When the going gets rough, suppliers get versatile

In the marine supplies trade, where prevailing economic winds are hitched to stormy market weather, business can be challenging.

But tough times are often associated with innovation and business efficiency – a theme common to several South African suppliers now adept at riding out difficult trading conditions.  One of them, Manex Sales Manager and well-known yachtie, Gary Sindler, believes versatility is key to surviving business volatility.

Sindler is well qualified to advise on the perils of an erratic market, having joined the trade eight years ago – shortly after the worst of the Global Financial Crisis. At the time Manex’s holding company, Cullinan Holdings, had acquired Central Boating, and Sindler recalls an initial tricky period of ensuring the two shops remained independent within the corporate structure. “Initially we thought about making it one (business) but there are too many conflicting agencies, and as soon as everybody overseas heard about the deal they went bezerk,” Sindler says.

As a result, the shops retain separate brand identities, while sharing a central distribution point in order to reduce costs. “The local market place understands – it is in their interests that we can bring stuff in cheaper.”

It was but one of several challenges for Sindler after being cast into the deep-end of a largely unforgiving sector, at a time when many boat builders were either going under or already belly up. How do you cater for companies with haphazard work schedules and erratic order books? “The market has been like that for a while – very up and down,” Sindler reflects, adding that unpredictable sales leads to stock problems.

Another recent challenge is the trend towards bigger custom catamarans, with many of the components now built in-house. Explains Sindler: “In the past all the boatyards would use one product and that was quite easy. Now boats are becoming customised where people want different things.”

Factor in ongoing currency volatility and it is easy to understand why suppliers have not had it easy over the past few years.

Fortunately, the local success stories offset some of the downside, with business opportunities stemming from the likes of Robertson & Caine, Voyage Yachts and, more recently, the Cape 31 build project. The work flow allows Manex the luxury of regular shipments and the resultant economy of scale. It means the company can source needed supplies at a reduced cost by piggy-backing on these regular shipments.  “We can always add to those shipments,” says Sindler. “The stuff then comes in much cheaper.”

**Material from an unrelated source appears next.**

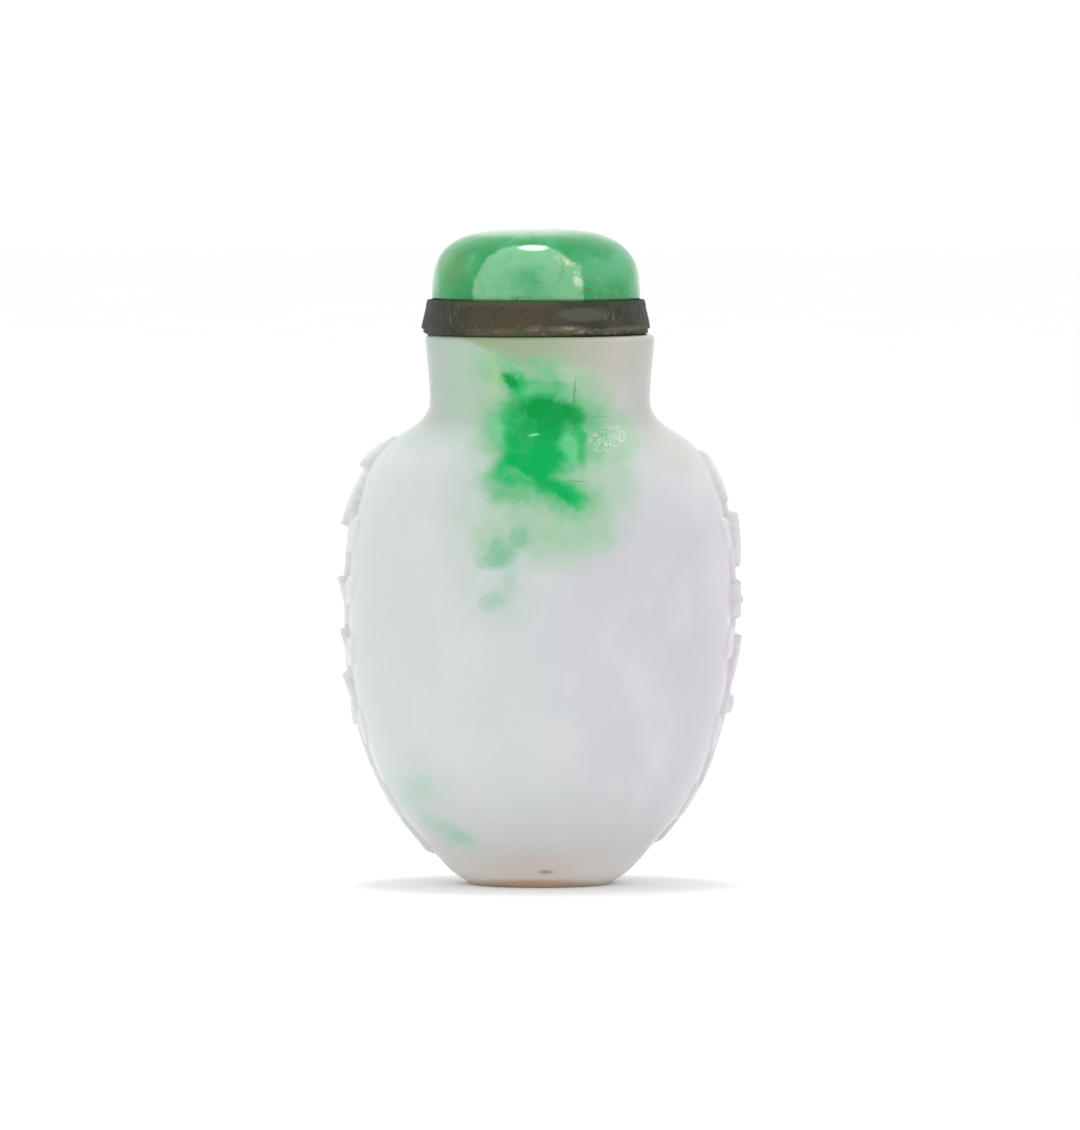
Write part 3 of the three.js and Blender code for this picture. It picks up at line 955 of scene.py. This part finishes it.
BRANCHES = {
    Side.RIGHT: Branch(
        stem=Stem(4.2, 41.5, 1.1, 17, 3),
        leaves=(
            Leaf((-0.6, 43.0), (0.4, 38.1), 3.6, (0.5, 0.85)),
            Leaf((0.9, 31.6), (-0.2, 37.1), 3.6, (1.1, 1.5)),
            Leaf((0.2, 35.0), (3.9, 39.2), 2.8, (0.4, 0.55)),
            Leaf((-0.2, 33.5), (-3.9, 36.6), 2.8, (0.4, 0.55)),
            Leaf((0.8, 31.0), (4.1, 33.4), 2.6, (0.4, 0.5)),
            Leaf((-0.2, 25.4), (-4.0, 22.8), 2.7, (0.4, 0.5)),
            Leaf((0.7, 19.7), (-0.4, 25.1), 3.1, (0.5, 1.25), 0.8),
            Leaf((0.4, 22.6), (3.9, 25.4), 2.7, (0.4, 0.5)),
            Leaf((0.2, 15.0), (3.7, 18.9), 2.7, (0.35, 0.45)),
            Leaf((0.0, 13.2), (-3.5, 17.0), 2.7, (0.35, 0.45)),
            Leaf((0.5, 9.6), (3.1, 13.2), 2.4, (0.3, 0.4)),
            Leaf((0.6, 6.8), (-2.3, 10.2), 2.4, (0.25, 0.35)),
        ),
        flowers=(Blossom((-0.2, 28.5), 2.1, 1.2), Bud((0.3, 18.1), 1.15, 1.15), Bud((-0.1, 12.2), 0.9, 0.6)),
    ),
    Side.LEFT: Branch(
        stem=Stem(3.2, 40.5, -1.1, 17, 5),
        leaves=(
            Leaf((0.5, 44.4), (-0.1, 41.4), 3.2, (0.25, 1.25)),
            Leaf((0.3, 42.3), (-0.4, 35.6), 3.8, (0.4, 1.45)),
            Leaf((0.2, 33.4), (3.9, 37.0), 2.8, (0.4, 0.55)),
            Leaf((-0.4, 32.2), (-4.0, 35.2), 2.8, (0.4, 0.5)),
            Leaf((0.5, 26.6), (-0.1, 30.8), 2.8, (0.4, 1.31), 1.7),
            Leaf((0.9, 28.6), (4.1, 30.8), 2.7, (0.4, 0.5)),
            Leaf((-2.8, 23.2), (0.5, 25.6), 2.4, (0.4, 1.1), 1.7),
            Leaf((0.4, 22.4), (3.9, 24.8), 2.7, (0.4, 0.5)),
            Leaf((0.6, 17.4), (-0.2, 21.3), 2.6, (0.4, 1.2), 1.4),
            Leaf((0.2, 19.6), (0.1, 16.0), 2.8, (0.4, 0.95), 0.8),
            Leaf((-0.4, 18.4), (-3.8, 20.8), 2.6, (0.4, 0.5)),
            Leaf((0.4, 14.2), (3.4, 17.7), 2.6, (0.3, 0.4)),
            Leaf((-0.2, 10.6), (-3.1, 14.1), 2.5, (0.25, 0.35)),
            Leaf((-0.2, 6.8), (2.4, 10.2), 2.4, (0.25, 0.35)),
        ),
        flowers=(Blossom((-2.6, 29.4), 1.9, 0.6), Bud((-0.2, 13.4), 0.9, 0.45), Bud((0.1, 4.0), 0.95, 0.4)),
    ),
}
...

A further upside is recent opportunity in the green economy, with electric propulsion and other energy efficiencies providing a brand-new market. Suppliers have also become more adept at spotting other market avenues outside of the marine economy in order to create new revenue streams.  A case in point is the Manex range of pumps, now supplied to the 4×4 market: “It’s a trend in the marine industry where guys have realised the market is only so big and you need to look outside the box,” Sindler says. “We made quite a concerted effort a couple of years ago to look outside of the marine industry and it has been a good thing – not to rely on such a small client base.”

Sindler also highlights the need for a coordinated public/private effort to grow the local boating market, which he believes is stunted by a shortage of affordable marina space. Some berths were as pricey as prime locations in Western Europe. Boat builders would also benefit from more financing opportunities, which would in turn drive the retail side.

While Sindler is quick to lament sluggish trading conditions, he points out that there are encouraging signs, with builder order books currently looking healthier than a few years back. “This year is very similar to last year in terms of number of boats built, which is pretty good,” he said, adding that the awarding of the recent navy build contracts was a boon for the commercial sector: “I think on the commercial side it looks like things are going again.”

“I don’t think we are expanding or contracting, just leveling out at the moment,” Sindler said.